At the bottom line, the book notes, Vajpayee was an understated and a singular politician of the kind rarely seen in contemporary times. His patriotism was uncompromising, forged out of the paradoxes of his life: the sensitive poet who summoned nerves of steel to conduct the Pokhran-II nuclear tests; the man from humble beginnings who envisioned a project as titanic as the Golden Quadrilateral highway network.
Devoid of any political pedigree or patronage, he harnessed his diplomatic acumen to transform India's relations with the United States, which had long been mired in misunderstandings rooted in the Cold War. His calculated decisions led to key strategic and economic policy achievements.

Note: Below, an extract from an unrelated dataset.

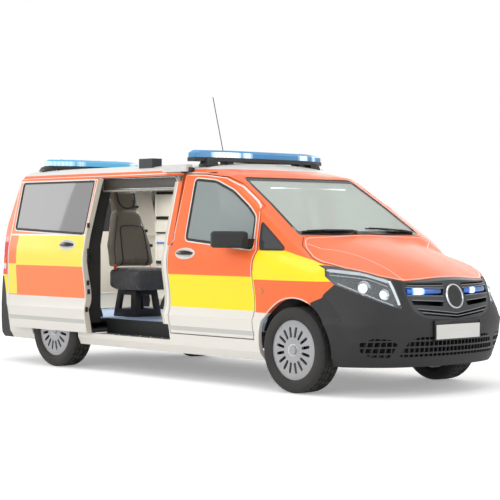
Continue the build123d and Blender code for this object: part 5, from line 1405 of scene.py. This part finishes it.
plate("doorway_header", (-1.060, -0.735, 1.628), (0.060, -0.640, 1.790), (0.010, 2), pale_trim, "body",
      face=(0, 1, 0), rim=0.012)
slot_outline = softened([(-1.030, 1.650), (0.040, 1.650), (0.040, 1.745), (-1.030, 1.745)], 0.045)
near = [Vector((a, -0.7385, b)) for a, b in slot_outline]
deep = [Vector((-0.49 + (a + 0.49) * 0.985, -0.7385, 1.711 + (b - 1.711) * 0.86)) for a, b in slot_outline]
deeper = [Vector((-0.49 + (a + 0.49) * 0.975, -0.7362, 1.711 + (b - 1.711) * 0.80)) for a, b in slot_outline]
middle = [Vector((-0.49 + (a + 0.49) * 0.05, -0.7362, 1.711)) for a, b in slot_outline]
done(thickened(draped("header_slot", [near, deep, deeper, middle], True), 0.003), slot_shade)
bead("header_slot_rim", [p + Vector((0, -0.003, 0)) for p in near + near[:1]], 0.006, bright, sides=8)
LEAN_FROM, LEAN_OVER, LEAN = 1.15, 0.6, 0.145


def leaned(y, z):
    """How far out the body side leaves a piece at a height: it leans in above the belt line."""
    return y + LEAN * max(0.0, (z - LEAN_FROM) / LEAN_OVER)


frame_rows = []
for y in (-0.925, -0.905, -0.785, -0.765):
    frame_rows.append([Vector((-1.052 + 0.02 * (y > -0.8), leaned(y, z), z))
                       for z in [0.430 + 1.29 * i / 20 for i in range(21)]])
done(thickened(draped("doorway_rear_frame", frame_rows), 0.006), seal_rubber, smooth=50)
for number, z in enumerate((0.62, 1.02, 1.42)):
    plate("frame_plate_%d" % number, (-1.049, leaned(-0.885, z), z - 0.055),
          (-1.040, leaned(-0.850, z), z + 0.055), (0.002, 2), steel, "body",
          face=(1, 0, 0), rim=0.007, push=(-0.003, 0, 0))

# Locker front on the left wall: shelf bars, a blue band and dark sockets
wall_y = 0.690
plate("wall_locker_front", (-2.010, wall_y - 0.020, 0.560), (-1.500, wall_y + 0.030, 1.700), (0.003, 2),
      cabinet_finish, "body", face=(0, -1, 0), rim=0.020, push=(0, 0.010, 0))
for number, (z, tall) in enumerate(((1.655, 0.013), (1.402, 0.016), (1.251, 0.007), (0.948, 0.016), (0.700, 0.012))):
    plate("locker_bar_%d" % number, (-1.978, wall_y - 0.028, z - tall), (-1.510, wall_y - 0.008, z + tall),
          (0.004, 2), black_plastic)
plate("locker_band", (-1.978, wall_y - 0.020, 1.140), (-1.510, wall_y - 0.008, 1.154), (0.003, 2), blue_trim, "body")
for number, (x, z, half) in enumerate(((-1.580, 1.455, 0.035), (-1.765, 1.200, 0.028), (-1.560, 1.330, 0.028))):
    plate("locker_socket_%d" % number, (x - half, wall_y - 0.020, z - half), (x + half, wall_y - 0.006, z + half),
          (0.003, 2), black_plastic, face=(0, -1, 0), rim=half * 0.35, push=(0, 0.006, 0))

# Seat stand: a tapered frame with a window in each side
stand = block("seat_stand", (-1.235, -0.460, 0.470), (-0.905, -0.140, 0.742))
pick(stand, lambda c, n: n.z > 0.9)
bpy.ops.transform.resize(value=(0.80, 0.80, 1.0), center_override=(-1.070, -0.300, 0.742))
mode("OBJECT")
pick(stand, lambda c, n: abs(n.z) < 0.5)
bpy.ops.mesh.inset(thickness=0.070, use_individual=True)
bpy.ops.mesh.delete(type="FACE")
mode("OBJECT")
walls = stand.modifiers.new("walls", "SOLIDIFY")
walls.thickness = 0.026
walls.offset = -1
bpy.context.view_layer.objects.active = stand
bpy.ops.object.modifier_apply(modifier="walls")
round_off(stand, 0.006, 2)
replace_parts(done(stand, pedestal_finish, "body"), "seat_pedestal")

# Sill cover inside the tailgate
plate("tail_sill_cover", (-2.322, -0.700, 0.472), (-2.300, 0.700, 0.640), (0.004, 2), cabinet_finish, "body",
      face=(1, 0, 0), rim=0.016, push=(-0.005, 0, 0))

# Step edge and its screws
plate("step_edge_strip", (-0.640, -0.912, 0.330), (0.100, -0.884, 0.344), (0.004, 2), seal_rubber)
for number in range(5):
    x = -0.58 + 0.15 * number
    knob("step_screw_%d" % number, [(0.0, 0, 0.0075), (0.003, 0, 0.007), (0.0045, 0, 0.004), (0.005, 0, 0.0)], 16,
         seated((x, -0.898, 0.3435), Vector((0, 0, 1)), "Y"),
         bright)

# ---- Back: tail lamps, tailgate handle, wiper and bumper reflectors

for side, name in SIDES:
    for tag, z_low, z_high, finish in (("reverse", 0.905, 0.955, lamp_clear_cells), ("indicator", 0.965, 1.010,
                                                                                   amber_lamp)):
        band("tail_%s_%s" % (tag, name), [(-2.400, z_low), (-2.390, z_high)], -0.050, 0.050, ("tail_lamps",), name,
             finish, "body", "lamp_red", False, 0.003, 0.01, 0.0)
    # The reflectors take the glowing tail-lamp finish, so they glow though they are no lamps: a painted glint.
    plate("rear_reflector_" + name, (-0.002, -0.075, -0.020), (0.005, 0.075, 0.020), (0.002, 2), red_lamp, "body",
          face=(1, 0, 0), rim=0.004, push=(-0.002, 0, 0),
          seat=on_panel(side * 0.70, 0.380, ("rear_bumper",), "back"))
plate("tailgate_handle", (-0.004, -0.300, -0.030), (0.020, 0.300, 0.026), (0.006, 3), black_gloss, "tailgate",
      face=(0, 0, -1), rim=0.006, push=(0, 0, 0.014), seat=on_panel(0.0, 1.060, ("tailgate",), "back"))
plate("high_stop_lamp", (-0.004, -0.160, -0.010), (0.010, 0.160, 0.010), (0.003, 2), red_lamp, "tailgate",
      face=(1, 0, 0), rim=0.003, push=(-0.002, 0, 0), seat=on_panel(0.0, 1.755, ("tailgate",), "back"))
arm = [laid_one(y, z, ("tailgate_glass", "tailgate"), "back", lift) for y, z, lift in
       ((0.0, 1.235, 0.022), (0.12, 1.262, 0.022), (0.30, 1.292, 0.016), (0.46, 1.310, 0.014))]
bead("rear_wiper_arm", arm, 0.008, black_plastic, "tailgate", sides=8)
blade = [laid_one(0.16 + 0.42 * i / 8, 1.285 + 0.030 * i / 8, ("tailgate_glass",), "back", 0.007) for i in range(9)]
bead("rear_wiper_blade", met(blade), 0.006, seal_rubber, "tailgate")
knob("rear_wiper_hub", [(-0.004, 0, 0.026), (0.022, 0, 0.024), (0.030, 0, 0.014), (0.031, 0, 0.0)], 28,
     on_panel(0.0, 1.235, ("tailgate", "tailgate_glass"), "back"), black_plastic, "tailgate")
tail_edge = [(-0.700, 1.792), (0.700, 1.792), (0.800, 1.500), (0.856, 1.200), (0.866, 0.850), (0.850, 0.600),
             (-0.850, 0.600), (-0.866, 0.850), (-0.856, 1.200), (-0.800, 1.500)]
pale_line("tailgate_edge_line", tail_edge, -0.020, -0.010, ("tailgate",), "back", "tailgate")

# Fuel flap and panel joint on the left side
flap = softened([(-0.03, 0.870), (0.13, 0.870), (0.13, 1.030), (-0.03, 1.030)], 0.03)
band("fuel_flap_joint", [(a - 0.30, b) for a, b in flap], -0.003, 0.003, ("side_left",), "left", black_plastic,
     corner=0.02)
left_joint = [(-1.072, 0.360), (-1.072, 1.740), (0.150, 1.740), (0.130, 1.192), (0.130, 1.146), (0.152, 0.638),
              (0.152, 0.360)]
band("left_wall_joint", left_joint, -0.0035, 0.0035, ("side_left", "side_windows"), "left", seam_shade, corner=0.02)

# Instrument hood, wheel hub, screen and inside mirror
hood = [Vector((1.16, 0.45 + 0.20 * math.cos(t), 1.150 + 0.045 * math.sin(t)))
        for t in [math.pi * i / 12 for i in range(13)]]
rows = [[p + Vector((0.02 * k, 0, 0.006 * math.sin(math.pi * k / 4))) for p in hood] for k in range(5)]
done(thickened(draped("instrument_hood", rows), 0.006), black_plastic, smooth=50)
knob("steering_pad", [(-0.012, 0, 0.070), (0.010, 0, 0.074), (0.024, 0, 0.062), (0.030, 0, 0.030), (0.031, 0, 0.0)],
     32, seated((0.985, 0.450, 1.100), Vector((-0.80, 0, 0.60))), black_plastic)
plate("centre_screen", (1.150, -0.110, 1.050), (1.172, 0.110, 1.180), (0.004, 2), black_gloss,
      face=(-1, 0, 0), rim=0.010, push=(0.004, 0, 0))
plate("inside_mirror", (0.900, -0.125, 1.560), (0.930, 0.125, 1.625), (0.010, 3), black_plastic, face=(-1, 0, 0),
      rim=0.006)
stalk = [Vector((0.925, 0, 1.600)), Vector((0.945, 0, 1.620)), laid_one(0.0, 1.630, ("windscreen",), "front", -0.008)]
bead("inside_mirror_stalk", stalk, 0.009, black_plastic, sides=8)

low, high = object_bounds()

To this end, the book helps the reader understand Vajpayee as a decision-maker. The narrative focuses on the political challenges Vajpayee faced, and on his key initiatives in the strategic and economic fields which have had a lasting impact. The book fleshes out not only Vajpayee's political philosophy but also provides an insider's account of how he thought and worked.
Sinha has previously served as the director of the Nehru Memorial Museum and Library. He is a distinguished fellow at the India Foundation and is currently the honorary director of the Atal Bihari Vajpayee Institute of Policy Research and International Studies, MS University, Vadodara.